Calm down, Glenn. Calm down, world. Let’s all just back off from crucifying Marvel, the storytelling of Nick Spencer and this admittedly shocking development in the world of a the fictional character. Let’s see what happens. Let’s see how it all plays out.
I discovered the change in Captain America thanks to a post from our own Ensley Guffey before I read this new issue, so I knew what was coming. That didn’t prevent me from appreciating Spencer’s work leading up to the big reveal. I’m a Nick Spencer fan. Read his Morning Glories with Joe Eisma. I enjoyed the back and forth between the two time periods, the latter of which helped shed light on why a young Steve Rogers might actually be inclined to at least hear from a group of radicals wanting to change the world – his mother was strong but at the mercy of a horrible husband, Steve’s dad. How can he help her? How can he save her? We’ll find out.

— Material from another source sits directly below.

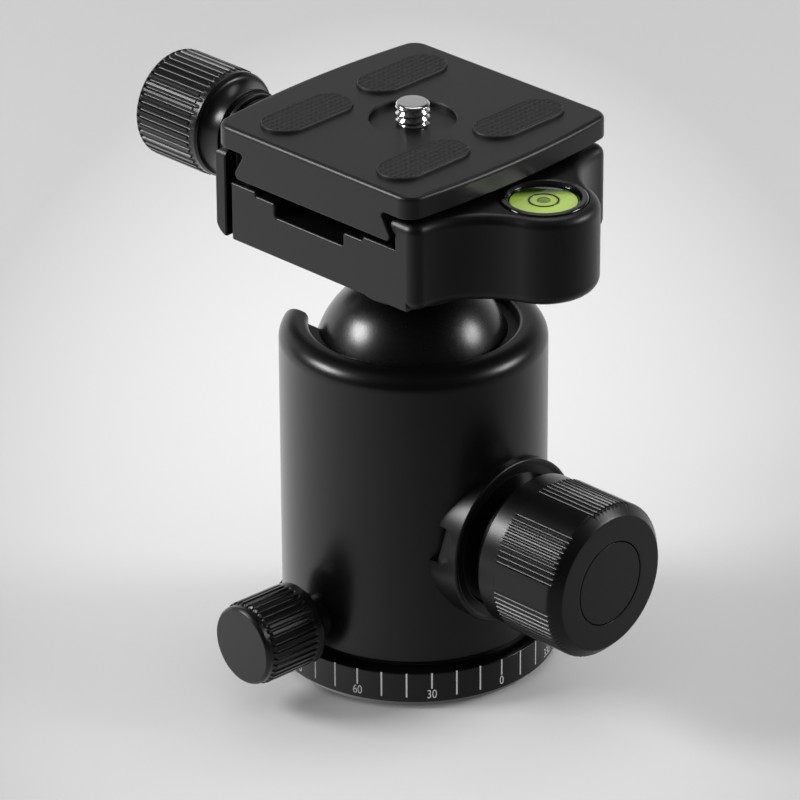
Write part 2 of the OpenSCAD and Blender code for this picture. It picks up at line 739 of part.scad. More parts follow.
module pan_knob() {
    ribs_to = pan_knob_face - pan_front;
    bore = pan_screw_r + fit_gap;
    color(anodised) level_axis(pan_z, pan_angle) difference() {
        rotate_extrude() polygon(concat(
            [[bore, pan_knob_rear], [pan_knob_r - body_edge, pan_knob_rear],
             [pan_knob_r, pan_knob_rear + body_edge], [pan_knob_r, ribs_to - pan_step], [pan_ring_r, ribs_to]],
            arc(pan_face_r, pan_knob_face - pan_edge, pan_edge, pan_edge, 0, pan_face_sweep, 6),
            [[pan_face_r, pan_knob_face], [0, pan_knob_face], [0, ribs_to], [bore, ribs_to]]));
        grooves(pan_knob_rear + pan_band, pan_knob_face, pan_knob_r, pan_groove_r,
                [for (i = [0 : pan_ribs - 1]) i * 360 / pan_ribs]);
    }
}

module ball() {
    color(anodised) translate([0, 0, ball_z]) sphere(r = ball_r, $fn = 160);
}

module neck() {
    color(anodised) difference() {
        translate([0, 0, ball_z]) cylinder(h = clamp_z - 2 * run_gap - ball_z, r = stem_r);
        translate([0, 0, ball_z]) sphere(r = ball_r + seat_gap, $fn = 160);
        translate([0, 0, mount_tip_z - 2 * run_gap]) cylinder(h = clamp_z, r = mount_screw_r + run_gap);
    }
}

// One jaw's profile in X and Z: outer side at x = outer, flank to the left, foot at the given height
module jaw_profile(outer, foot_inner, foot_z, foot_round, top_round) {
    flank_high = jaw_top - lip_round - body_edge;
    relief = dove_half_w + jaw_gap;
    lip = flank(flank_high) + seat_gap;
    polygon(concat(
        [[foot_inner, floor_z + jaw_gap / 2], [relief, floor_z + jaw_gap / 2], [relief, flank_z - jaw_gap],
         [flank_x + seat_gap, flank_z], [lip, flank_high]],
        arc(lip + lip_round, flank_high + body_edge, lip_round, lip_round, 180, 90, 6),
        top_round > 0 ? arc(outer - top_round, jaw_top - top_round, top_round, top_round, 90, 0, 8)
                      : [[outer, jaw_top]],
        foot_round > 0 ? arc(outer - foot_round, foot_z + foot_round, foot_round, foot_round, 0, -90, 10)
                       : [[outer, foot_z]],
        [[foot_inner, foot_z]]));
}

// Section that rounds a convex edge when it is cut away: the edge at x = r, the top face at z = 0
module edge_section(r, side, round) {
    translate([r, 0]) scale([side, 1]) difference() {
        translate([-round, -round]) square(round + over);
        translate([-round, -round]) circle(r = round, $fn = 64);
    }
}

// Cut that rounds the edge along an arc of the fixed side. Side is 1 for a convex arc and -1 for a hollow one
module arc_cut(mid, r, from, to, side, round) {
    translate([mid.x, mid.y, 0]) rotate([0, 0, from]) rotate_extrude(angle = to - from)
        edge_section(r, side, round);
}

// Cuts that round one edge of the fixed side all the way, from corner to corner. The edge lies at z = 0
module outline_cut(round) {
    for (s = [0, 1]) mirror([0, s, 0]) {
        arc_cut(corner_mid, fixed_corner, corner_turn, 90, 1, round);
        arc_cut(blend_mid, lobe_blend, 180 + corner_turn, 180 + lobe_turn, -1, round);
    }
    arc_cut([lobe_x, 0], lobe_r, -lobe_turn, lobe_turn, 1, round);
}

// Cuts that round the upper edges at the two ends of the clamp, between two distances from the axis
module end_cuts(from, to, round) {
    for (s = [0, 1]) mirror([0, s, 0])
        translate([from, 0, jaw_top]) rotate([90, 0, 90]) linear_extrude(height = to - from)
            edge_section(clamp_half_y, 1, round);
}

// Plan of the fixed side: the block, the corners, the hollow curves and the lobe
module fixed_plan() {
    round_rect(-clamp_left, corner_mid.x, -clamp_half_y, clamp_half_y, clamp_corner);
    translate([0, -clamp_half_y]) square([corner_mid.x, 2 * clamp_half_y]);
    for (s = [-1, 1]) translate([corner_mid.x, s * corner_mid.y]) circle(r = fixed_corner);
    translate([lobe_x, 0]) circle(r = lobe_r);
    difference() {
        polygon([[0, -corner_mid.y], [corner_mid.x, -corner_mid.y], [blend_mid.x, -blend_mid.y],
                 [lobe_x, 0], blend_mid, corner_mid, [0, corner_mid.y]]);
        for (s = [-1, 1]) translate([blend_mid.x, s * blend_mid.y]) circle(r = lobe_blend);
    }
}

module clamp_body() {
    color(anodised) difference() {
        union() {
            translate([0, 0, clamp_z]) linear_extrude(height = floor_z - clamp_z) fixed_plan();
            intersection() {
                along_y(clamp_half_y)
                    jaw_profile(lobe_x + lobe_r + over, trough_half_w, floor_z - over, 0, 0);
                translate([0, 0, clamp_z]) linear_extrude(height = jaw_top - clamp_z) fixed_plan();
            }
        }
        translate([0, 0, jaw_top]) outline_cut(top_round);
        end_cuts(trough_half_w, corner_mid.x, top_round);
        translate([0, 0, clamp_z]) mirror([0, 0, 1]) outline_cut(foot_round);
        translate([trough_mid - step_half_w, -clamp_half_y - over, floor_z - step_depth])
            cube([2 * step_half_w, 2 * (clamp_half_y + over), step_depth + over]);
        translate([trough_mid - trough_half_w, -clamp_half_y - over, trough_z])
            cube([2 * trough_half_w, 2 * (clamp_half_y + over), floor_z - trough_z + over]);
        translate([0, 0, clamp_z - over])
            cylinder(h = trough_z - clamp_z + 2 * over, r = mount_screw_r + run_gap);
        rod(clamp_screw_z, 180, clamp_screw_end - 2 * run_gap, clamp_left + over, clamp_screw_r + run_gap);
        for (s = [-1, 1]) translate([0, s * pin_y, 0])
            rod(pin_z, 180, pin_inner - over, clamp_left + over, pin_r + run_gap);
        translate([lobe_x, 0, level_seat_z]) cylinder(h = level_depth + over, r = level_r + fit_gap);
    }
}

module clamp_mount_screw() {
    color(steel) difference() {
        union() {
            translate([0, 0, mount_tip_z]) cylinder(h = trough_z - mount_tip_z + fit_gap, r = mount_screw_r);
            translate([0, 0, trough_z]) cylinder(h = mount_head_h, r = mount_head_r);
        }
        translate([0, 0, trough_z + mount_head_h / 2])
            cylinder(h = mount_head_h, r = mount_head_r / 2, $fn = 6);
    }
}

module level_ring() {
    color(anodised) translate([lobe_x, 0, level_seat_z]) difference() {
        cylinder(h = level_depth + level_proud, r = level_r);
        translate([0, 0, level_floor]) cylinder(h = level_depth + over, r = level_r - level_wall);
    }
}

module level_vial() {
    color(spirit) translate([lobe_x, 0, level_seat_z + level_floor])
        cylinder(h = level_depth + level_proud - level_floor - vial_drop, r = level_r - level_wall - fit_gap);
}

// Plan of the moving jaw before it is mirrored: thin ends and a thicker middle with the lip
module jaw_plan() {
    middle = clamp_half_y - jaw_end_len;
    round_rect(jaw_outer - jaw_end_t, jaw_outer, -clamp_half_y, clamp_half_y, clamp_corner);
    translate([0, -middle]) square([jaw_outer - jaw_end_t + clamp_corner, 2 * middle]);
}

module clamp_jaw() {
    color(anodised) difference() {
        union() {
            mirror([1, 0, 0]) difference() {
                intersection() {
                    along_y(clamp_half_y) jaw_profile(jaw_outer, jaw_inner, clamp_z, jaw_round, jaw_edge);
                    translate([0, 0, clamp_z - over]) linear_extrude(height = jaw_top) jaw_plan();
                }
                end_cuts(0, jaw_outer + over, jaw_edge);
            }
            rod(clamp_screw_z, 180, jaw_outer - jaw_t / 2, boss_end, boss_r);
        }
        rod(clamp_screw_z, 180, 0, boss_end + over, clamp_screw_r + run_gap);
        for (s = [-1, 1]) translate([0, s * pin_y, 0])
            rod(pin_z, 180, 0, jaw_outer - body_edge, pin_r + fit_gap);
    }
}

module guide_pins() {
    color(steel) for (s = [-1, 1]) translate([0, s * pin_y, 0])
        rod(pin_z, 180, pin_inner, jaw_outer - body_edge - fit_gap, pin_r);
}

module thrust_washer() {
    color(steel) difference() {
        rod(clamp_screw_z, 180, boss_end + run_gap, boss_end + run_gap + washer_t, washer_r);
        rod(clamp_screw_z, 180, boss_end - over, boss_end + washer_t + over, clamp_screw_r + run_gap);
    }
}

module clamp_screw() {
    color(steel) rod(clamp_screw_z, 180, clamp_screw_end, clamp_knob_end - 2 * clamp_end_band, clamp_screw_r);
}

module clamp_knob() {
    flare_from = clamp_hub_start + clamp_hub_len;
    flare_to = flare_from + clamp_flare;
    ribs_from = flare_to + clamp_rim;
    edge = clamp_end_band * 0.6;
    bore = clamp_screw_r + fit_gap;
    bore_end = clamp_knob_end - 2 * clamp_end_band + fit_gap;
    color(anodised) level_axis(clamp_screw_z, 180) difference() {
        rotate_extrude() polygon(concat(
            [[bore, clamp_hub_start], [clamp_hub_r, clamp_hub_start], [clamp_hub_r, flare_from]],
            arc(clamp_hub_r, flare_to, clamp_flare_r - clamp_hub_r, clamp_flare, -90, 0, 10),
            [[clamp_knob_r, flare_to + clamp_knob_r - clamp_flare_r]],
            arc(clamp_knob_r - edge, clamp_knob_end - edge, edge, edge, 0, 90, 8),
            [[0, clamp_knob_end], [0, bore_end], [bore, bore_end]]));
        grooves(ribs_from, clamp_knob_end - clamp_end_band, clamp_knob_r, clamp_groove_r,
                [for (i = [0 : clamp_ribs - 1]) i * 360 / clamp_ribs]);
    }
}

// Plan of the plate: straight ends, bowed sides and round corners
module plate_plan(grow) {
    difference() {
        intersection() {
            translate([-plate_half_x - grow, -plate_half_y - grow])
                square([2 * (plate_half_x + grow), 2 * (plate_half_y + grow)]);
            for (s = [-1, 1]) translate([s * (bow_r - plate_half_x), 0])
                circle(r = bow_r + grow, $fn = 256);
        }
        for (sx = [-1, 1], sy = [-1, 1]) scale([sx, sy])
            translate([corner_x + grow - plate_corner, plate_half_y + grow - plate_corner]) difference() {
                square(plate_corner + over);
                circle(r = plate_corner, $fn = 48);
            }
    }
}

// Profile of half the dovetail in X and Z, from the middle out to the flange
module dovetail_half() {
    tip_x = dove_half_w - dove_round;
    neck_z = flange_z - neck_round;
    polygon(concat([[0, dove_z]], arc(tip_x, dove_z + dove_round, dove_round, dove_round, -90, dove_lean, 8),
        arc(flank(neck_z) + neck_round, neck_z, neck_round, neck_round, 180, 90, 6),
        [[flank(neck_z) + neck_round, flange_z + neck_round], [0, flange_z + neck_round]]));
}

module quick_plate() {
    color(anodised) difference() {
        union() {
            translate([0, 0, flange_z]) linear_extrude(height = plate_top - flange_z) plate_plan(0);
            intersection() {
                along_y(plate_half_y) for (s = [0, 1]) mirror([s, 0, 0]) dovetail_half();
                translate([0, 0, dove_z]) linear_extrude(height = plate_top - dove_z) plate_plan(0);
            }
        }
        translate([0, 0, plate_top - recess_depth]) cylinder(h = recess_depth + over, r = recess_r);
        translate([0, 0, dove_z - over]) cylinder(h = plate_top, r = plate_thread_r);
        translate([0, 0, dove_z - over])
            cylinder(h = head_pocket_z - dove_z + over, r = head_pocket_r);
        pad_places() translate([0, 0, plate_top - pad_sink])
            linear_extrude(height = pad_sink + over) pad_plan(fit_gap);
    }
}

module pad_places() {
    for (x = [-pad_x, pad_x], y = [-pad_y, pad_y]) translate([x, y, 0]) children();
}

// Plan of a pad: a rectangle with two round ends
module pad_plan(grow) {
    straight = pad_len - pad_w;
    translate([-pad_w / 2 - grow, -straight / 2]) square([pad_w + 2 * grow, straight]);
    for (s = [-1, 1]) translate([0, s * straight / 2]) circle(r = pad_w / 2 + grow, $fn = 48);
}

module plate_pads() {
    color(rubber) pad_places() translate([0, 0, plate_top - pad_sink])
        linear_extrude(height = pad_sink + pad_proud) pad_plan(0);
}

module camera_screw() {
    shoulder = head_pocket_z - 2 * seat_gap;
    thread_z = plate_top - recess_depth + 2 * seat_gap;
    color(steel) difference() {
        rotate_extrude() polygon([
            [0, camera_head_z], [camera_head_r, camera_head_z], [camera_head_r, shoulder],
            [camera_shank_r, shoulder], [camera_shank_r, thread_z], [camera_screw_r, thread_z],
            [camera_screw_r, camera_tip_z - camera_tip_chamfer],
            [camera_screw_r - camera_tip_chamfer, camera_tip_z], [0, camera_tip_z]]);
        translate([-camera_head_r - over, -coin_slot_w / 2, camera_head_z - over])
            cube([2 * (camera_head_r + over), coin_slot_w, over + coin_slot_depth]);
    }
}

pan_base();
tripod_bushing();
bearing_washer();
hub_retainer();
retainer_screws();
housing();
core_block();
lock_collar();
upper_seat_ring();
pan_sleeve();
lock_wedge();
lock_screw();
lock_knob();
lock_knob_cap();
cup_plunger();
ball_cup();
pan_brake_shoe();
pan_screw();
pan_knob();
ball();
neck();
clamp_body();
clamp_mount_screw();
level_ring();
level_vial();
clamp_jaw();
guide_pins();
thrust_washer();
clamp_screw();
clamp_knob();
quick_plate();
plate_pads();
camera_screw();
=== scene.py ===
"""Tripod ball head in black anodised aluminium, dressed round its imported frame.

Sizes are in millimetres in the head's own frame: the origin is the centre of the base's underside, +Z is up,
+X points to the main lock knob and the level, and -Y to the pan lock knob.
"""

import json
import logging
import math
from dataclasses import dataclass, field
from enum import Enum
from typing import Callable, Sequence

import bmesh
import bpy
import numpy as np
from mathutils import Matrix, Vector

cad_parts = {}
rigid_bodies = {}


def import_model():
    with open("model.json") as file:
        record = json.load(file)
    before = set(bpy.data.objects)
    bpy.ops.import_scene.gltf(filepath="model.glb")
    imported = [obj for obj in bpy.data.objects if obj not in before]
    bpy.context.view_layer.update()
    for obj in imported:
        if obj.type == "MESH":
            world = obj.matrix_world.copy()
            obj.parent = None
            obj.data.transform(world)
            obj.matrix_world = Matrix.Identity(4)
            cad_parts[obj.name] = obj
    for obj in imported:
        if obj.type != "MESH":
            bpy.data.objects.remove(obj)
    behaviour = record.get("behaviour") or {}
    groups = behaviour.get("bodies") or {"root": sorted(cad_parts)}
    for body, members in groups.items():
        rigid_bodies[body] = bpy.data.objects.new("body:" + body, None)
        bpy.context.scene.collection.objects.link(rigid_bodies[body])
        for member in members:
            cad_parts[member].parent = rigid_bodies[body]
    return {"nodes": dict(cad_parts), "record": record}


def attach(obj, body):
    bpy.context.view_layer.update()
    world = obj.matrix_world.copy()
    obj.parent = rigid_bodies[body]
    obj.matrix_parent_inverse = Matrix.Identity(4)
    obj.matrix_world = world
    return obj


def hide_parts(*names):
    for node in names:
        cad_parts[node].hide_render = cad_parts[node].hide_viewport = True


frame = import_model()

LOG = logging.getLogger("ball_head")
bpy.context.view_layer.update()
MM = 0.001
TURN = 2.0 * math.pi
WELD = 1e-6
Array = np.ndarray
Pair = tuple[float, float]
Triple = tuple[float, float, float]
Corner = tuple[float, ...]
Relief = Callable[[Array, Array], Array]
Socket = bpy.types.NodeSocket


# Shapes as arrays of points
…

But the big reveal that Cap has always been a Hydra agent is ripe for storytelling. And you know what, it could stink. Or it could be absolutely brilliant. Look at Superior Spider-Man, one of those watershed storylines that upset everyone and their aunt when Dan Slott had Doc Ock take over Peter Parker’s mind and body, essentially killing him. But once people started reading, it became clear Slott was crafting a story for the ages, one that actually became a critical and commercial success. And Peter eventually made it back. And no matter how bad Cap will go, he’ll be back. This is comics.
Did I like Steve Rogers: Captain America? Yes, quite a bit. Does it diminish what came before it in my view? Not in the slightest. Genre fans can be so reactionary – we’re seeing it across the web. Hell, we’re seeing it in Glenn’s reaction (and Glenn knows I love him – we cansargue this stuff for hours). Let’s see how the story plays out. I know I’ll be picking up Issue 2. How about you?